• [Data]:
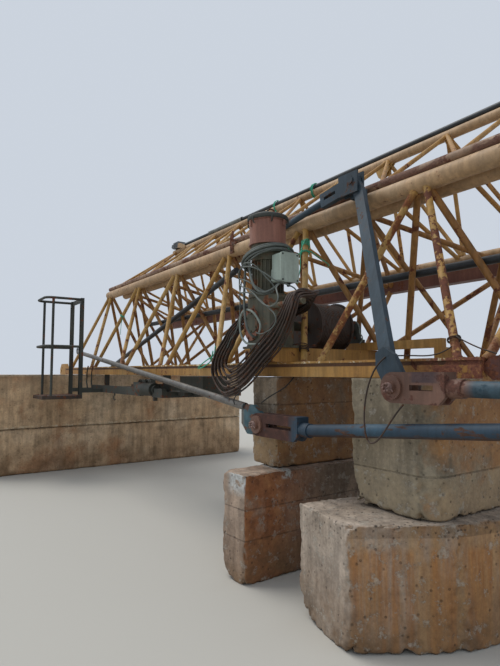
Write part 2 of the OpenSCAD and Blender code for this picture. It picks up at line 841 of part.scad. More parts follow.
module clevis_tie_bar() {
  color("rosybrown")
    union() {
      tie_fork(clevis_x, clevis_y, clevis_z, 290);
      rod_x(clevis_x + 350, clevis_x + 930, clevis_y, clevis_z, tie_d);
    }
}

// Eye plate with cut corners, with the light bar that slopes up to the jib's foot
module fork_eye() {
  color("steelblue")
    difference() {
      union() {
        translate([fork_x, fork_y + 16, fork_z])
          rotate([90, 0, 0])
            linear_extrude(32)
              polygon([[-230, -10], [-160, -78], [20, -78], [56, -40], [56, 40], [20, 60],
                       [-90, 124], [-170, 124], [-230, 80]]);
        round_bar([fork_x - 201, fork_y, fork_z + 105], [slope_x0, slope_y0, slope_z0], slope_tie_d);
      }
      pin_y(fork_x, fork_y - 80, fork_y + 80, fork_z, tie_pin_d + 0.6);
    }
}

module fork_pin() {
  color("rosybrown")
    tie_pin(fork_x, fork_y, fork_z);
}

module fork_tie_bar() {
  color("steelblue")
    union() {
      tie_fork(fork_x, fork_y, fork_z, 420);
      round_bar([fork_x + 480, fork_y, fork_z + 1], [fork_x + 2100, fork_y, fork_z + 142], tie_d);
    }
}

module upper_front_chord() {
  color("indianred")
    tube_x(upper_x0 - 30, upper_x1, 0, front_z, upper_chord_d, 5);
}

module upper_rear_chord() {
  color("goldenrod")
    tube_x(upper_x0 - 30, upper_x1, rear_y, rear_z, upper_chord_d, 5);
}

module upper_apex_chord() {
  color("goldenrod")
    tube_x(apex_x0, upper_x1, apex_y, apex_z, apex_d, 6);
}

// Node places of the upper section: they stand in a row of half bays
function ux(i) = upper_x0 + 245 + i * half_bay;

module upper_room() {
  difference() {
    union()
      children();
    rod_x(upper_x0 - bay, upper_x1 + bay, 0, front_z, upper_chord_d + 2 * gap);
    rod_x(upper_x0 - bay, upper_x1 + bay, rear_y, rear_z, upper_chord_d + 2 * gap);
    rod_x(upper_x0 - bay, upper_x1 + bay, apex_y, apex_z, apex_d + 2 * gap);
  }
}

// The zigzag bars of one side, from its lower chord to the top chord
module upper_side(y, z) {
  upper_room()
    for (i = [1 : 11]) {
      bar([ux(i), y, z], [ux(i) + 60, apex_y, apex_z], upper_web_d);
      if (i < 11)
        bar([ux(i + 1), y, z], [ux(i) + 60, apex_y, apex_z], upper_web_d);
      if (i == 1)
        bar([ux(0), y, z], [ux(1) + 60, apex_y, apex_z], upper_web_d);
    }
}

module upper_front_web() {
  color("orange")
    difference() {
      upper_side(0, front_z);
      block(upper_x0 - bay, upper_x1 + bay, apex_y, apex_y + 200, rear_z, apex_z + 200);
    }
}

module upper_rear_web() {
  color("orange")
    difference() {
      upper_side(rear_y, rear_z);
      block(upper_x0 - bay, upper_x1 + bay, apex_y - 200, apex_y + gap, rear_z, apex_z + 200);
    }
}

module upper_cross_bars() {
  color("orange")
    upper_room()
      for (i = [0 : 11])
        bar([ux(i) - 38, 0, front_z], [ux(i) - 38, rear_y, rear_z], upper_web_d);
}

module top_pipe() {
  color("darkslategray")
    rod_x(apex_x0 + 300, upper_x1, apex_y, apex_z + apex_d / 2 + top_pipe_d / 2 + gap, top_pipe_d);
}

module lamp_box() {
  x = apex_x0 + 60;
  color("lightgray")
    block(x, x + 160, apex_y - 60, apex_y + 60, apex_z + apex_d / 2 + gap, apex_z + apex_d / 2 + 90);
}

module sister_top_chord() {
  color("goldenrod")
    tube_x(tx(0) + 300, pipe_end_x, sister_y, sister_top_z, 100, 7);
}

module sister_low_chord() {
  color("orange")
    block(tx(0) - 300, pipe_end_x, sister_low_y - 45, sister_low_y + 45, support_h + gap, support_h + 100);
}

module sister_outer_chord() {
  color("saddlebrown")
    block(tx(0) - 300, pipe_end_x, outer_y - 50, outer_y + 50, outer_z - 50, outer_z + 50);
}

module sister_web() {
  zc = support_h + 50;
  color("orange")
    difference() {
      union()
        for (i = [0 : 5]) {
          a = [tx(i) + bay / 2, sister_y, sister_top_z];
          b = [tx(i) + bay, sister_low_y, zc];
          c = [tx(i) + bay, outer_y, outer_z];
          b0 = [tx(i), sister_low_y, zc];
          c0 = [tx(i), outer_y, outer_z];
          bar(a, b, sister_bar_d);
          bar(a, b0, sister_bar_d);
          bar(a, c, sister_bar_d);
          bar(a, c0, sister_bar_d);
          bar(b, c, sister_bar_d);
          bar(b0, c, sister_bar_d);
        }
      rod_x(tx(0) - bay, tx(6) + bay, sister_y, sister_top_z, 100 + 2 * gap);
      rod_x(tx(0) - bay, tx(6) + bay, 0, top_z, top_d + 2 * gap);
      block(tx(0) - bay, tx(6) + bay, sister_low_y - 45 - gap, sister_low_y + 45 + gap, support_h - 10, support_h + 100 + gap);
      block(tx(0) - bay, tx(6) + bay, outer_y - 50 - gap, outer_y + 50 + gap, outer_z - 50 - gap, outer_z + 50 + gap);
    }
}

module sister_pipe() {
  z = top_z - 515;
  y = half_w * 515 / jib_h + (web_d / 2 + 28 + gap) / cos(21);
  color("dimgray")
    rod_x(tx(0) + 900, tx(6) - 100, y, z, 56);
}

module stored_pipe() {
  color("dimgray")
    round_bar([bx(-1) - 40, half_w - 193, pipe_low_z - 9], [tx(3) + 148, 0, top_z - 201], 60);
}

module wall_lower_course() {
  color("tan")
    block(wall_x1 - wall_t, wall_x1, wall_y0, wall_y0 + wall_l, 0, course_h - 10);
}

module wall_upper_course() {
  color("burlywood")
    block(wall_x1 - wall_t, wall_x1, wall_y0, wall_y0 + wall_l, course_h - 10 + gap, support_h);
}

module mid_lower_block() {
  color("tan")
    linear_extrude(mid_course_h)
      polygon(concat(mid_low_front, [[mid_x0, stack_y1 - 10], [mid_x1 + 50, stack_y1]]));
}

module mid_upper_block() {
  color("burlywood")
    block(mid_x0, mid_x1, stack_y0, stack_y1, mid_course_h + gap, support_h);
}

module right_lower_block() {
  w = right_low_w / 2;
  l = right_low_l / 2;
  color("tan")
    translate(right_low_at)
      rotate([0, 0, right_low_turn])
        linear_extrude(course_h)
          polygon([[-w, -l], [w - right_low_cut[0], -l], [w, right_low_cut[1] - l], [w, l], [-w, l]]);
}

module right_upper_block() {
  color("burlywood")
    translate([0, 0, course_h + gap])
      linear_extrude(support_h - course_h - gap)
        polygon([[right_x0, stack_y0], [right_x1 - right_cut, stack_y0],
                 [right_x1, stack_y0 + right_cut], [right_x1, stack_y1], [right_x0, stack_y1]]);
}

// Loops of the hoist rope hung round the gearbox, its two strands and the bend below
module rope_hank() {
  color("saddlebrown")
    translate([peg_x - 410, gear_y0 - gap, peg_z - 1785])
      rotate([90, 0, 0])
        linear_extrude(55)
          polygon([[470, 1762], [462, 1660], [405, 1545], [228, 1420], [86, 1328], [-82, 1230],
                   [-246, 1165], [-330, 1152], [-410, 1154], [-480, 1190], [-540, 1250],
                   [-592, 1320], [-600, 1370], [-570, 1440], [-386, 1528], [-248, 1605],
                   [-150, 1670], [-150, 1590], [-230, 1481], [-300, 1410], [-330, 1370],
                   [-310, 1335], [-247, 1328], [-83, 1407], [87, 1528], [290, 1682], [350, 1762]]);
}

// The motor cable's turns lie askew round the motor
module cable_coil() {
  color("gray")
    translate([motor_x, motor_y, coil_z])
      rotate([0, -coil_tilt, 0])
        rotate_extrude($fn = 64)
          translate([coil_r, 0])
            circle(d = coil_d, $fn = 24);
}

// A round cord through the points of a path, eight-sided
module cord(p, d, ref) {
  n = len(p) - 1;
  t = [for (i = [0 : n]) unit(p[min(i + 1, n)] - p[max(i - 1, 0)])];
  a = [for (i = [0 : n]) unit(cross(t[i], ref))];
  b = [for (i = [0 : n]) cross(a[i], t[i])];
  pts = [for (i = [0 : n]) for (k = [0 : 7]) p[i] + d / 2 * (cos(45 * k) * a[i] + sin(45 * k) * b[i])];
  sides = [for (i = [0 : n - 1]) for (k = [0 : 7]) for (h = [0, 1])
    h == 0 ? [8 * i + k, 8 * i + (k + 1) % 8, 8 * (i + 1) + (k + 1) % 8]
           : [8 * i + k, 8 * (i + 1) + (k + 1) % 8, 8 * (i + 1) + k]];
  polyhedron(points = pts,
             faces = concat([[for (k = [7 : -1 : 0]) k]], sides, [[for (k = [0 : 7]) 8 * n + k]]));
}

module rope_lead() {
  color("saddlebrown")
    cord(way(lead_way, 18), lead_d, [0.3, 1, 0.2]);
}

module cable_tail() {
  color("gray")
    cord(way(tail_way, 13), tail_d, [1, 0.2, 0]);
}

module cable_loop() {
  color("gray")
    cord(way(loop_way, 12), tail_d, [0.1, 1, 0]);
}

module thin_cable() {
  color("black")
    cord(way(thin_way, 11), thin_d, [0, 1, 0.05]);
}

module tie_wire() {
  p = concat(way([for (k = [0 : 3]) wire_way[k]], 11),
             [for (k = [1 : 9]) way([for (m = [3 : 6]) wire_way[m]], 9)[k]]);
  color("brown")
    cord(p, wire_d, [0, 1, 0.05]);
}

top_chord();
front_bottom_chord();
rear_bottom_chord();
front_rail();
rear_rail();
front_web();
rear_web();
bottom_bracing();
front_foot_lug();
rear_foot_lug();
front_end_lug();
rear_end_lug();
top_end_lug();
winch_frame();
drum();
drum_bearing();
gearbox();
motor();
brake_cover();
terminal_box();
trolley_frame();
trolley_wheels();
trolley_sheaves();
basket_floor();
basket_rails();
top_clevis();
lying_tie_bar();
hanger_bar();
clevis_pin();
clevis_tie_bar();
fork_eye();
fork_pin();
fork_tie_bar();
upper_front_chord();
upper_rear_chord();
upper_apex_chord();
upper_front_web();
upper_rear_web();
upper_cross_bars();
top_pipe();
lamp_box();
sister_top_chord();
sister_low_chord();
sister_outer_chord();
sister_web();
sister_pipe();
stored_pipe();
wall_lower_course();
wall_upper_course();
mid_lower_block();
mid_upper_block();
right_lower_block();
right_upper_block();
rope_hank();
rope_lead();
cable_coil();
cable_tail();
cable_loop();
thin_cable();
tie_wire();
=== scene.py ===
import math
from itertools import chain

import bpy
from mathutils import Matrix, Vector, noise


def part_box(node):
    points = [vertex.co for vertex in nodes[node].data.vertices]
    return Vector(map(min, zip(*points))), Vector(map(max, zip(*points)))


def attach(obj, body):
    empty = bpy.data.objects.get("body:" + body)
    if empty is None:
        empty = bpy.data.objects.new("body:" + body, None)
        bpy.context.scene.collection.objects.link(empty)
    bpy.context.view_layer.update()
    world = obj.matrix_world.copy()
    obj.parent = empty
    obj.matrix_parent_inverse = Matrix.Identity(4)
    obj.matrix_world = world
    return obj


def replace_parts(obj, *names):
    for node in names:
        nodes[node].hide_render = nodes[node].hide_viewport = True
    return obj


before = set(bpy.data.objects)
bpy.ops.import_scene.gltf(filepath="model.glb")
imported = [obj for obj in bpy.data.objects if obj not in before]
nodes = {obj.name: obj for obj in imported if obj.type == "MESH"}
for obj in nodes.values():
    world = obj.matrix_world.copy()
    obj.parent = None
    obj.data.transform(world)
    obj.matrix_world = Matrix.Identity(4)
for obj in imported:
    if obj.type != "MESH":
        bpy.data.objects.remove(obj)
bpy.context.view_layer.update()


def linear(hexCode):
    parts = [int(hexCode[i:i + 2], 16) / 255 for i in (0, 2, 4)]
    return [c / 12.92 if c <= 0.04045 else ((c + 0.055) / 1.055) ** 2.4 for c in parts] + [1.0]


def addNode(tree, kind, settings=None, links=None):
    # a key that is a name or a number of an input sets or joins it, any other key sets the node
    node = tree.nodes.new(kind)
    for key, value in (settings or {}).items():
        if isinstance(key, int) or key in node.inputs:
            node.inputs[key].default_value = value
        else:
            setattr(node, key, value)
    for key, source in (links or {}).items():
        tree.links.new(source, node.inputs[key])
    return node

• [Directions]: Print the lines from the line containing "mid_lower_block();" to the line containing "imported = [obj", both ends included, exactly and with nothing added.

• [Result]:
mid_lower_block();
mid_upper_block();
right_lower_block();
right_upper_block();
rope_hank();
rope_lead();
cable_coil();
cable_tail();
cable_loop();
thin_cable();
tie_wire();
=== scene.py ===
import math
from itertools import chain

import bpy
from mathutils import Matrix, Vector, noise


def part_box(node):
    points = [vertex.co for vertex in nodes[node].data.vertices]
    return Vector(map(min, zip(*points))), Vector(map(max, zip(*points)))


def attach(obj, body):
    empty = bpy.data.objects.get("body:" + body)
    if empty is None:
        empty = bpy.data.objects.new("body:" + body, None)
        bpy.context.scene.collection.objects.link(empty)
    bpy.context.view_layer.update()
    world = obj.matrix_world.copy()
    obj.parent = empty
    obj.matrix_parent_inverse = Matrix.Identity(4)
    obj.matrix_world = world
    return obj


def replace_parts(obj, *names):
    for node in names:
        nodes[node].hide_render = nodes[node].hide_viewport = True
    return obj


before = set(bpy.data.objects)
bpy.ops.import_scene.gltf(filepath="model.glb")
imported = [obj for obj in bpy.data.objects if obj not in before]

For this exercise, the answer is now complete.